Sono state analizzate nuove pubblicazioni sulla “macchia nera degli agrumi” diffusa in alcuni paesi mondiali produttori di agrumi (ma non in Europa), a seguito di richiesta della Commissione europea e all’emergere di nuove evidenze in letteratura. La “ macchia nera”- Phyllosticta citricarpa (Guignardia citricarpa)- è un fungo che produce gravi perdite produttive ma non è dannoso per l’uomo.
Efsa conclude -considerando dati provenienti dal Sud Africa- non ritenendo di dover aggiornare la propria opinione del 2014, nella quale si suggeriva “moderata probabilità” di diffusione del fungo in Europa- anche se vi èelevata incertezza sulle probabilità di diffusione una volta che il patogeno si sia insediato. Aspetto che problematizza il quadro di insieme. I modelli usati dai ricercatori non sono modelli di infezione, ma hanno valutato zone di compatibilità climatica, e ricalcano in buona parte quelli già forniti da Efsa in passato, con rischio infezione elevato per alcune zone a vocazione agrumicola della Calabria e della Sicilia.
Le misure di gestione della macchia nera sono contenute entro la Direttiva del Consiglio 2000/29 che prevede l’adozione della quarantena. A dicembre 2013 era stato posto in essere un bando di importazioni di agrumi dal Sud Africa, grazie ad una decisione della Commissione. Efsa nella sua relazione dello scorso febbraio aveva sottolineato che le misure (in primis, il blocco alle importazioni) per prevenire il contagio degli agrumeti europei dalla Macchia Nera- risultavano appropriate e andavano pertanto mantenute. Per Efsa, non basterebbero infatti trattamenti eventuali con fungicidi per debellare la malattia, ed era invece necessario mantenere le restrizioni alle importazioni attualmente in vigore. Nel 2012 il Sud Africa ha esportato 600 mila tonnellate di agrumi in Europa e 43mila in Italia.
Tuttavia, il bando delle importazioni è stato fatto rientrare. La Commissione Europea ha deciso nel 2014 di non ascoltare le raccomandazioni dell’Autorità Europa, né ha chiarito il perché. Secondo le nuove misure del 27 maggio 2014, gli agrumi importati dal Sud Africa sono stati oggetto a criteri più rigorosi come i trattamenti chimici pre e post-raccolta e la registrazione obbligatoria delle aziende di confezionamento, nonché ispezioni ufficiali in loco presso gli agrumeti. Almeno un campione di 600 frutti per ogni tipo di agrumi, ogni 30 tonnellate di prodotto, dovrà essere effettuato dalle autorità sudafricane. Tutta la frutta con sintomi sarà analizzata. Inoltre, anche un campione ogni 30 tonnellate di arance ‘Valencia ‘ sarà testato.

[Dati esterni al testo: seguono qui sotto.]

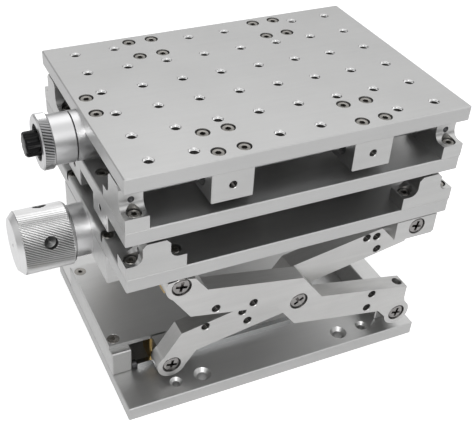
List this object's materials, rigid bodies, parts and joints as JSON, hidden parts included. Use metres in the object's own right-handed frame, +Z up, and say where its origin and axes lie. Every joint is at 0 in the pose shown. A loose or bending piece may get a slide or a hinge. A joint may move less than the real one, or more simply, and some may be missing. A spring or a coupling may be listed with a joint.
{
  "type": "x-y-z positioning table",
  "caption": "Hand-driven positioning table: a scissor lift turned by a side screw carries crossed shaft slides and a tapped aluminium table.",
  "frame": {"origin": "underside of the base, below the middle of the table", "axes": "+X along the table's long side, away from the lift knob; +Y to the back, towards the Y knob; +Z up"},
  "size_m": [0.2543, 0.1886, 0.1785],
  "materials": {
    "plate_aluminium": "satin, bead-blasted",
    "milled_aluminium": "satin, milled",
    "arm_aluminium": "satin, ground faces",
    "turned_aluminium": "fine-turned, bright",
    "shaft_steel": "ground and polished",
    "screw_steel": "threaded, oiled",
    "dark_steel": "blackened",
    "nickel": "nickel plated",
    "brass": "satin",
    "black_grip": "fluted, matt"
  },
  "bodies": {
    "base": {"base_plate": "plate_aluminium", "base_end_block": "milled_aluminium", "base_guide_rails": "shaft_steel", "slider_cover": "plate_aluminium", "cover_screws": "dark_steel", "base_pivot_bar": "milled_aluminium", "base_pivot_screws": "nickel", "base_screws": "dark_steel", "stop_screws": "dark_steel"},
    "outer_arms": {"outer_arm_front": "arm_aluminium", "outer_arm_rear": "arm_aluminium"},
    "inner_arms": {"inner_arm_front": "arm_aluminium", "inner_arm_rear": "arm_aluminium", "centre_pivot_screws": "nickel"},
    "upper_crosshead": {"upper_crosshead": "milled_aluminium", "z_nut": "brass", "upper_slide_shoes": "brass", "upper_slide_pivot_screws": "nickel"},
    "lower_crosshead": {"lower_crosshead": "milled_aluminium", "lower_slide_shoes": "brass", "lower_slide_pivot_screws": "nickel"},
    "lift_table": {"lift_plate": "plate_aluminium", "lift_plate_screws": "dark_steel", "lift_lugs": "milled_aluminium", "upper_pivot_screws": "nickel", "z_bearing_panel": "milled_aluminium", "z_bearing_flange": "turned_aluminium", "z_flange_screws": "dark_steel", "y_shafts": "shaft_steel", "y_shaft_supports": "milled_aluminium", "y_support_set_screws": "dark_steel", "y_nut_bracket": "milled_aluminium", "y_nut": "brass"},
    "z_screw": {"z_lead_screw": "screw_steel", "z_knob": "turned_aluminium"},
    "y_stage": {"middle_plate": "plate_aluminium", "middle_plate_screws": "dark_steel", "y_bearing_blocks": "milled_aluminium", "y_bushes": "shaft_steel", "x_shafts": "shaft_steel", "x_shaft_supports": "milled_aluminium", "x_support_set_screws": "dark_steel", "x_nut_bracket": "milled_aluminium", "x_nut": "brass", "y_screw_housing": "turned_aluminium"},
    "y_knob": {"y_lead_screw": "screw_steel", "y_handwheel": "turned_aluminium", "y_thumb_screw": "black_grip"},
    "x_stage": {"top_plate": "plate_aluminium", "top_plate_screws": "dark_steel", "x_bearing_blocks": "milled_aluminium", "x_bushes": "shaft_steel", "x_screw_housing": "turned_aluminium"},
    "x_knob": {"x_lead_screw": "screw_steel", "x_handwheel": "turned_aluminium", "x_thumb_screw": "black_grip"}
  },
  "joints": [
    {"name": "lift", "type": "hinge", "parent": "base", "child": "outer_arms", "pos_m": [0.0848, 0, 0.0245], "axis": [0, 1, 0], "range_deg": [-14.3, 7.09]},
    {"name": "arm_crossing", "type": "hinge", "parent": "outer_arms", "child": "inner_arms", "pos_m": [0.00623, 0, 0.06115], "axis": [0, 1, 0], "range_deg": [-14.18, 28.6]},
    {"name": "lift_level", "type": "hinge", "parent": "inner_arms", "child": "lift_table", "pos_m": [0.0848, 0, 0.0978], "axis": [0, 1, 0], "range_deg": [-14.3, 7.09]},
    {"name": "upper_crosshead_level", "type": "hinge", "parent": "outer_arms", "child": "upper_crosshead", "pos_m": [-0.07235, 0, 0.0978], "axis": [0, 1, 0], "range_deg": [-7.09, 14.3]},
    {"name": "lower_crosshead_level", "type": "hinge", "parent": "inner_arms", "child": "lower_crosshead", "pos_m": [-0.07235, 0, 0.0245], "axis": [0, 1, 0], "range_deg": [-14.3, 7.09]},
    {"name": "lift_screw_turn", "type": "hinge", "parent": "lift_table", "child": "z_screw", "pos_m": [-0.1333, 0, 0.095], "axis": [1, 0, 0], "range_deg": [-936, 1885]},
    {"name": "y_travel", "type": "slide", "parent": "lift_table", "child": "y_stage", "axis": [0, 1, 0], "range_m": [-0.024, 0.024]},
    {"name": "x_travel", "type": "slide", "parent": "y_stage", "child": "x_stage", "axis": [1, 0, 0], "range_m": [-0.035, 0.035]},
    {"name": "x_knob_turn", "type": "hinge", "parent": "x_stage", "child": "x_knob", "pos_m": [-0.12, 0, 0.1614], "axis": [1, 0, 0], "range_deg": [-3151, 3151]},
    {"name": "y_knob_turn", "type": "hinge", "parent": "y_stage", "child": "y_knob", "pos_m": [0, 0.09, 0.1278], "axis": [0, 1, 0], "range_deg": [-2161, 2161]}
  ],
  "couplings": [
    {"joint": "arm_crossing", "follows": "lift", "ratio": -2},
    {"joint": "lift_level", "follows": "lift", "ratio": 1},
    {"joint": "upper_crosshead_level", "follows": "lift", "ratio": -1},
    {"joint": "lower_crosshead_level", "follows": "lift", "ratio": 1},
    {"joint": "lift_screw_turn", "follows": "lift", "ratio": -131.74},
    {"joint": "x_knob_turn", "follows": "x_travel", "rad_per_m": 1570.8},
    {"joint": "y_knob_turn", "follows": "y_travel", "rad_per_m": 1570.8}
  ]
}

Non sarà fatta nessuna distinzione tra i frutti degli agrumi freschi da consumo e di agrumi destinati alla trasformazione.
Qualora le restrizioni e controlli attualmente vigenti a contrasto della diffusione del Black Spot venissero revocati, l’EFSA prefigurava alcuni rischi concreti: che derivano dall’importazione:
– di piante di agrumi destinate alla messa a dimora e piante di agrumi con foglie. Tale rischio riguarda tutte le specie di agrumi — compresi aranci, mandarini, limoni, pompelmi e limette – in quanto le spore prodotte da questo patogeno fungino sulle foglie possono venire disperse dall’aria;
– di agrumi senza foglie, perché le spore prodotte sulla scorza del frutto possono essere disperse tramite spruzzi di pioggia.
La proposta della Commissione nasce dalla volontà di usare arance sudafricane per succhi di frutta europei, arance che vanno a finire sulle tavole inglesi, francesi e olandesi. Nella prima proposta la Commissione chiedeva di ripartire con il bando solo nel caso che almeno 5 cargo diversi mostrassero- in seguito a ispezioni- il black spot. Ma i timori di contagio per il Sud Europa sono stati sollevati da Efsa. E ancora una volta si prefigura una lotta commerciale tra paesi del Nord e del Sud.